For every identified risk, your company is expected to choose one or more strategies:

-        Accept it

-        Transfer it to someone else

-        Mitigate it by preventing it, detecting it if it happens, and reducing its impact if it happens.

Once the company picks a strategy, corresponding controls are designed and implemented:

-        Preventive controls are designed to prevent a problem from occurring. They might include requiring approval for all purchase orders over a certain dollar threshold, or the use of passwords to gain access to networks, systems, and data.

-        Detective controls uncover problems after they’ve occurred. They include reviews, reconciliations, and certain types of analysis.

-        Corrective controls either solve a problem (so it isn’t a problem anymore) or reduce the impact.

Hierarchy of Controls

Not all controls are created equal. For instance, if you don’t bother with virus protection, it won’t matter how many controls you’ve put on at the application level. Eventually, your data is bound to get infected. Forget to put a lock on your front door, and it won’t matter that you’ve trained your employees to put their paperwork out of sight. To help companies understand how controls build on each other, the big auditing firms have established the following hierarchy of controls (1 being at the top, 5 at the bottom):

  1. Manual process controls
  2. Application controls
  3. Database controls
  4. Operating system/infrastructure controls
  5. General IT and operations controls.

General IT and operations controls include areas such as physical security, electronic security, and data access management. Without effective general controls, all other efforts to ensure data integrity could be rendered worthless. Operating system and infrastructure controls include efforts such as network firewalls and virus protection. Unless these are in place, databases could be violated. Likewise, database controls are required to ensure application security and to complement application-specific controls. Typically, controls over manual processes rely upon the effectiveness of controls at all the supporting hierarchy levels.

Your Contribution

Database controls support most process and application controls, including those that touch financial data. They’ll be included in your company’s SOX preparation and documentation efforts. Who will assess your database-related risk and design your database controls?

You need to ask: Does your company’s internal SOX preparation group know your data management environment as well as you? How about any external consultants your company has hired? If others are intimately familiar with your databases and data management environment, then you and your department are probably in good shape.

However, if this isn’t the case, you can bring value to your company’s SOX compliance efforts. Your work could affect the outcome of your audit, your company stock price, and the possibility of CEO/CFO fines and jail time.

You may be in a position to assist with SOX documentation. This could include helping develop system documentation or process flows, choosing risk management approaches, developing controls documentation, or recording roles and responsibilities. You may be able to help prove that control activities are happening. You may be asked to contribute to governance and stewardship records, activity logs, audit trails, or controls tests.
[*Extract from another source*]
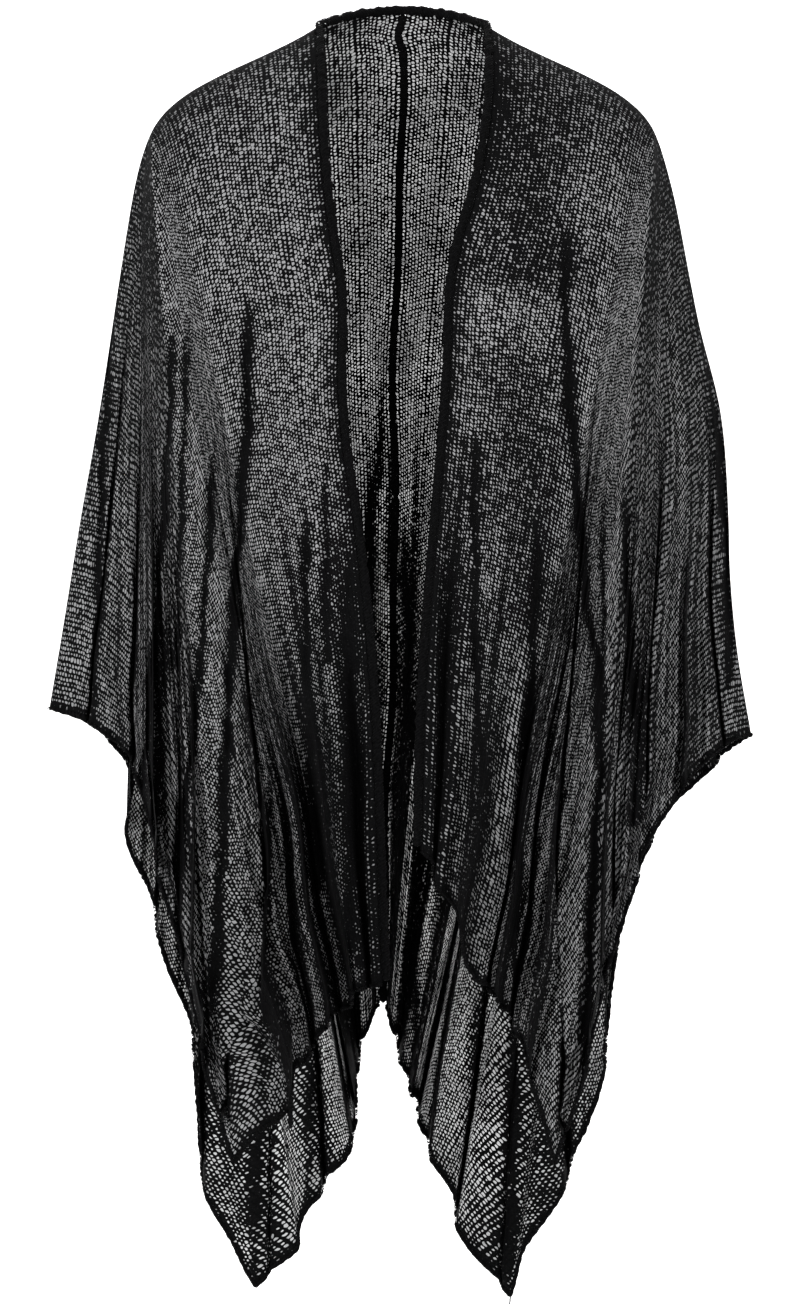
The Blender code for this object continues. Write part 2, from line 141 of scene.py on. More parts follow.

Opportunities for Your Department

Becoming involved in your company’s SOX preparation efforts could also generate opportunities for your department. A common problem auditors find is a lack of “segregation of duties.” This principle states that any financial process that contains the potential for abuse should be separated into distinct steps assigned to different users. This segregation, or separation, of duties ensures that no individual acting alone can compromise the security of the financial data. The reasoning is sound: It’s a deterrent to certain types of internal fraud and collusion if a single individual isn’t allowed to perform both those tasks that could contribute to fraud and also those that could cover it up.

But what if you have single-person coverage of key mainframe databases? Short of hiring extra staff, what can you do to achieve compliance? One answer is to automate tasks where possible. That way, when you have pairs of tasks that fall under segregation of duties requirements, at least one of the pair can be handled by someone other than your mainframe expert.

Often, productivity tools include the ability to automate steps. You may be able to justify the purchase of productivity tools if they enable segregation of duties. You may also be able to justify upgrades to tools if they enable audit trails.